So crack open your favorite Upland brew and get to know our brand fan of the month. Perhaps her story will inspire you.

How did you get into backpacking?

I have been hiking and backpacking since I was about 15 when a teacher/mentor of mine in high school introduced me to wilderness adventure. I spent my summers in high school on school trips to Isle Royale at Lake Superior and in the Rockies. In college I loved hiking and backpacking in Hoosier National Forest, and post-college I had some fun adventures in the Wind River Range in Wyoming and in Glacier National Park in Montana. 

I lost my connection with backpacking when my kids were young, but was able to revive and reconnect with wilderness backpacking this summer du to a Lilly Foundation Grant for teachers. I set my sights on the John Muir Trail in California’s Sierra Nevada and dedicated the last year to relearning and preparing for this 230 mile adventure!

The John Muir Trail ends with a final climb up Mt. Whitney, the tallest mountain in the continental United States! Tell us about that.

I hiked the trail southbound from Yosemite National Park to Sequoia Kings Canyon.
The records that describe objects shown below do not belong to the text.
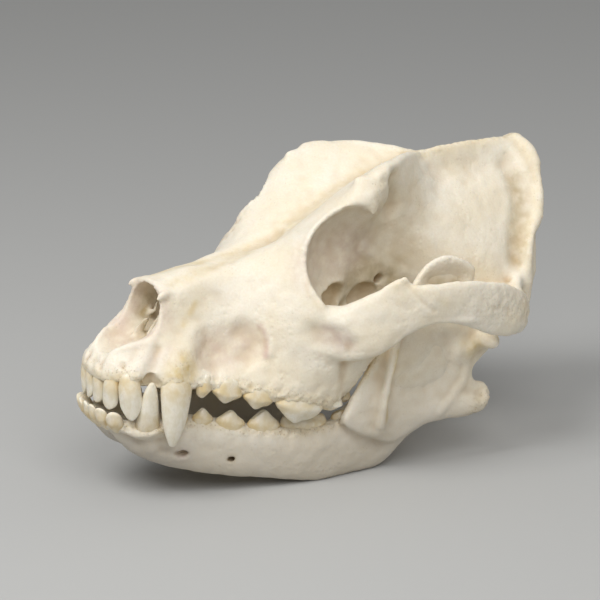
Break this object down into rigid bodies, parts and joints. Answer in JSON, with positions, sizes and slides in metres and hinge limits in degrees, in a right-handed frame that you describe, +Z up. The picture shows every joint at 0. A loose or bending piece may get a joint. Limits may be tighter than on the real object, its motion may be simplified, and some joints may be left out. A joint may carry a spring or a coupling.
{
  "type": "dog skull",
  "caption": "Life-size skull of a large broad-headed dog with its lower jaw closed, a still display model that stands on the lower edges of the jaw.",
  "frame": {"origin": "middle of the bounding box, at the level the lower jaw stands on", "axes": "+Z up, -Y forward towards the muzzle, +X the animal's left"},
  "size_m": [0.1463, 0.2447, 0.1459],
  "materials": {
    "bone": "matte, dry cream-coloured bone"
  },
  "bodies": {
    "root": {"muzzle": "bone", "forehead": "bone", "braincase": "bone", "occiput": "bone", "zygomatic_arch_left": "bone", "zygomatic_arch_right": "bone", "mandible_left": "bone", "mandible_right": "bone"}
  },
  "joints": []
}
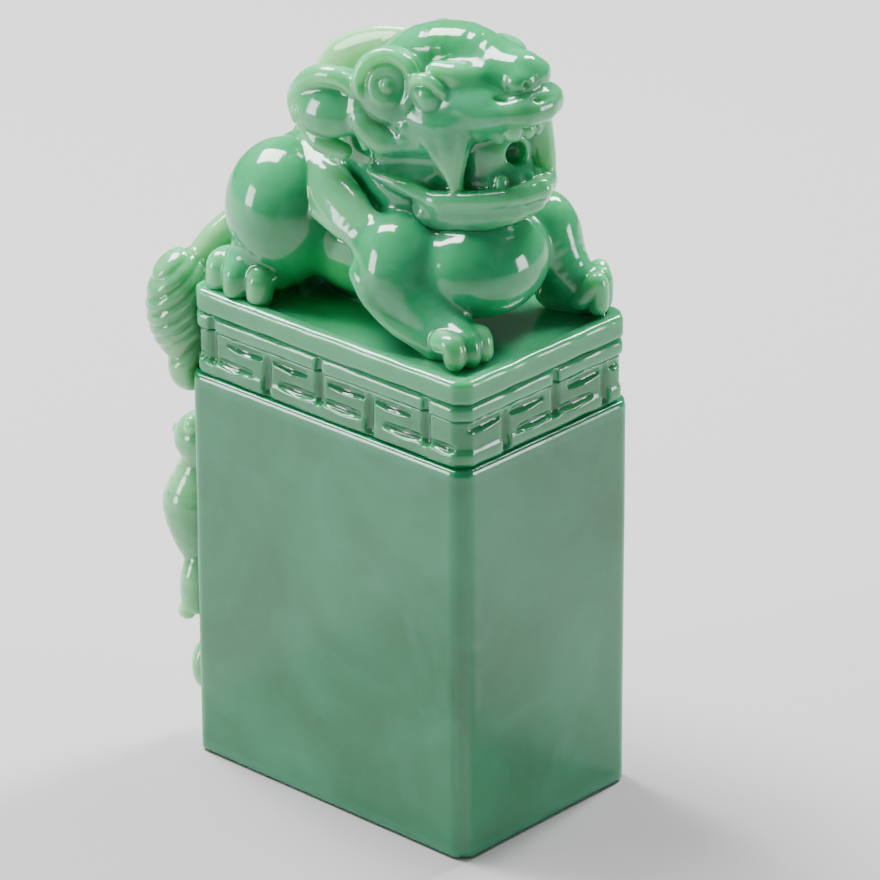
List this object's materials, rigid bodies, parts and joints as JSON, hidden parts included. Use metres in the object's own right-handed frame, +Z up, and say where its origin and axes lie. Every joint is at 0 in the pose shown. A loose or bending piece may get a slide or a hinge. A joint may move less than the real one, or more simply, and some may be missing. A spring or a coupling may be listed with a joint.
{
  "type": "carved lion seal",
  "caption": "Rectangular carved stone seal with a crouching guardian lion on top, a key-fret border and a climbing cub on the rear face.",
  "frame": {"origin": "centre of the flat sealing face that the seal stands on", "axes": "+Z up along the block, -Y towards the lion's front, +X towards the lion's left, long side of the block along Y"},
  "size_m": [0.0226, 0.0373, 0.0677],
  "materials": {
    "block_jade": "polished, translucent pale bluish green",
    "border_jade": "polished, translucent mid green",
    "green_jade": "highly polished, translucent vivid green",
    "pale_jade": "highly polished, translucent pale yellowish green"
  },
  "bodies": {
    "root": {"belly": "green_jade", "brow_left": "green_jade", "brow_right": "green_jade", "cheek_left": "green_jade", "cheek_right": "green_jade", "chest": "green_jade", "crest": "green_jade", "crest_fin": "pale_jade", "cub_back": "pale_jade", "cub_foreleg": "pale_jade", "cub_head": "pale_jade", "cub_hind_paw": "pale_jade", "cub_tail": "pale_jade", "ear_left": "green_jade", "ear_right": "green_jade", "eye_left": "pale_jade", "eye_right": "pale_jade", "fang_left": "pale_jade", "fang_right": "pale_jade", "fret_row_lower": "border_jade", "fret_row_upper": "border_jade", "haunch_left": "green_jade", "haunch_right": "green_jade", "hind_leg_left": "green_jade", "hind_leg_right": "green_jade", "hind_paw_left": "pale_jade", "hind_paw_right": "pale_jade", "left_fore_paw": "pale_jade", "left_foreleg": "green_jade", "lower_jaw": "green_jade", "lower_teeth": "pale_jade", "mane_curl_left": "green_jade", "mane_curl_right": "green_jade", "nape": "green_jade", "neck": "green_jade", "platform": "border_jade", "right_fore_paw": "pale_jade", "right_foreleg": "green_jade", "rim": "border_jade", "rump": "green_jade", "seal_block": "block_jade", "shoulder_lock_left": "green_jade", "shoulder_lock_right": "green_jade", "side_mane_left": "green_jade", "side_mane_right": "green_jade", "skull": "green_jade", "snout": "green_jade", "spine_ridge": "green_jade", "tail": "green_jade", "tail_tuft": "pale_jade", "tongue": "green_jade", "upper_bead": "border_jade", "upper_lip": "green_jade", "upper_teeth": "pale_jade"}
  },
  "joints": []
}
What was special about climbing Mt. Whitney was that I reached the summit at sunrise. The night before I camped about 4 miles from the summit with trail friends I had met earlier that day. We rose around 2 a.m. in the silent darkness, broke camp, and hiked with full packs toward the summit. About 2 miles from the summit is a point called Trail Crest where backpackers drop their heavy gear and continue to the summit with a lighter load. It was remarkable to watch the last moments of twilight in the western sky disappear and almost synchronously see light appear in the east. It felt like a race to get to the summit at sunrise and I anticipated feelings of exhilaration upon reaching the top. What I experienced there was the most incredible peace. The freezing cold morning light developing like a polaroid photo minute by minute was paralyzing beauty. Nothing compares to the light in the Sierras.

Sounds incredible! You mentioned gear. You had Upland beers as part of your re-supply buckets. What kind of brews did you have on-hand, and why did you select them for your re-supply bucket? Dragonfly & Campside

I re-supplied three times on the JMT (re-supply means I sent three 5 gallon buckets of goodies to three locations along the trail about a month before I left for the trek). Since I solo hiked the JMT, I thought it would be fun to share a beer with a new friend at each re-supply stop, so I packed two of my favorite brews in each of my buckets (one for me and one for a friend). The two beers I packed in each were Campside Pale Ale and Dragonfly IPA

I have loved Dragonfly IPA for 20 years since I discovered it in college. Upland has been a “go to” for good days, bad days, celebrations, and spur of the moment sunny afternoons. I always appreciated their emphasis on local philanthropic efforts.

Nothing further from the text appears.